The Second Circuit has not addressed this issue, and there is scant case law on the subject. Those cases in this Circuit that the Court has identified have consistently limited Cheeks to Rule 41 stipulated dismissals and have ruled that judicial approval of an offer of judgment in a wage-and-hour case is not required. See, e.g., Pest v. Express Contracting Corp., No. 16-CV-3785 (DRH), 2016 WL 6518577, at *1 (E.D.N.Y. Nov. 3, 2016) (Cheeks “does not compel judicial approval” of wage-and-hour settlement memorialized in accepted offer of judgment); Baba v. Beverly Hills Cemetary Corp., No. 15-CV-5151 (CM), 2016 WL 2903597, at *1 (S.D.N.Y. May 9, 2016) (while “Rule 68 Offer of Judgment procedures give clever defendant-employers an aperture the size of the Grand Canyon through which they can drive coercive settlements in Farr Labor Standards Act cases without obtaining court approval ... [the court] can no see no basis for reading any exception into the absolutely mandatory language of Rule 68”); Corado v. Nevetz Eleven Ice Cream Parlour, No. 15-CV-5985 (ADS)(ARL), 2016 U.S. Dist. LEXIS 45992, at *4 (E.D.N.Y. Apr. 5, 2016) (“To apply Cheeks in the Rule 68 context, where there is no federal statutory exception, would be a bridge too far.”); Barnhill v. Fred Stark Estate, No. 15-CV-3360 (BMC), 2015 WL 5680145, at *1 (E.D.N.Y. Sept. 24, 2015) (“Cheeks should be confined to the Rule 41 context, and does not reach an Offer of Judgment under Rule 68”).

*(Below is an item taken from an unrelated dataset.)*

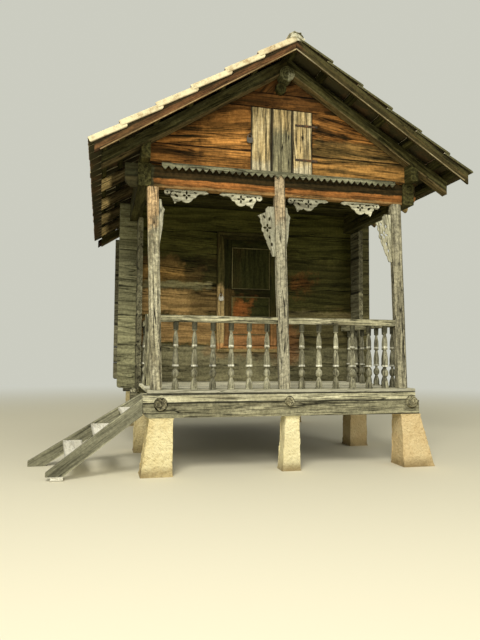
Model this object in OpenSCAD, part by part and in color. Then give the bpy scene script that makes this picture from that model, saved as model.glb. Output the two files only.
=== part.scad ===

The Court agrees with these decisions, given that Cheeks “rested its holding on the language of Rule 41(a)(1)(A) subjecting dismissals without a court order to ’applicable federal statute[s],’ which ... include[d] the FLSA” Pest, 2016 WL 6518577, at *1. To rule otherwise would constitute a judicial rewriting of Rule 68. See Barnhill, 2015 WL 5680145, at *1 (“To hold that Rule 68 is not available in FLSA cases without court approval would be to rewrite it.”). The policy considerations that prompted the Second Circuit to impose the requirement of judicial approval under Rule 41 in wage-and-hour cases cannot be engrafted onto Rule 68, absent legislative action. As noted, Rule 68 makes plain that once an offer is timely accepted and filed, “[t]he clerk must enter judgment.” This directive is unambiguous and does not allow for courts to read some prerequisite to the clerk’s entry of judgment into the Rule. The Supreme Court itself, in Marek v. Chesny, 473 U.S. 1, 10, 105 S.Ct. 3012, 87 L.Ed.2d 1 (1985), expressly endorsed a “plain meaning construction” of Rule 68 in evaluating the interplay between the Rule and the Civil Rights Attorney’s Fees Awards Act of 1976, 42 U.S.C. § 1988. Although it is true that the FLSA is a “uniquely protective statute,” as the Court in Cheeks characterized it, 796 F.3d at 207, the statute cannot be construed in a way that is inconsistent with the plain language of Rule 68.

Accordingly, the Clerk of the Court is directed to enter judgment in favor of the Plaintiffs in the amount of $32,500 consistent with the Offer and Acceptance of Judgment and to close this case.

SO ORDERED. 
      
      . Indeed, "the entry of final judgment pursuant to Rule 68 is a ministerial act that does not require the action of the judge.” Harris v. City of N.Y., No. 03-CV-8767 (RWS), 2004 WL 1555194, at *1 (S.D.N.Y. July 12, 2004); see Bowles v. J.J. Schmitt & Co., 170 F.2d 617, 620 (2d Cir. 1948) ("the clerk may enter final judgment without action of the judge or jury ... upon notice of acceptance of an offer of judgment under rule 68”); Cesar v. Rubie’s Costume Co., Inc., 219 F.R.D. 257, 260 (E.D.N.Y. 2004) ("the Rule 68 language which states that the clerk 'shall enter judgment’ upon the filing of an accepted offer 'removes discretion from the clerk or the trial court as to whether to enter judgment upon the filing of the accepted offer' ”) (quoting Webb v. James, 147 F.3d 617, 621 (7th Cir. 1998)).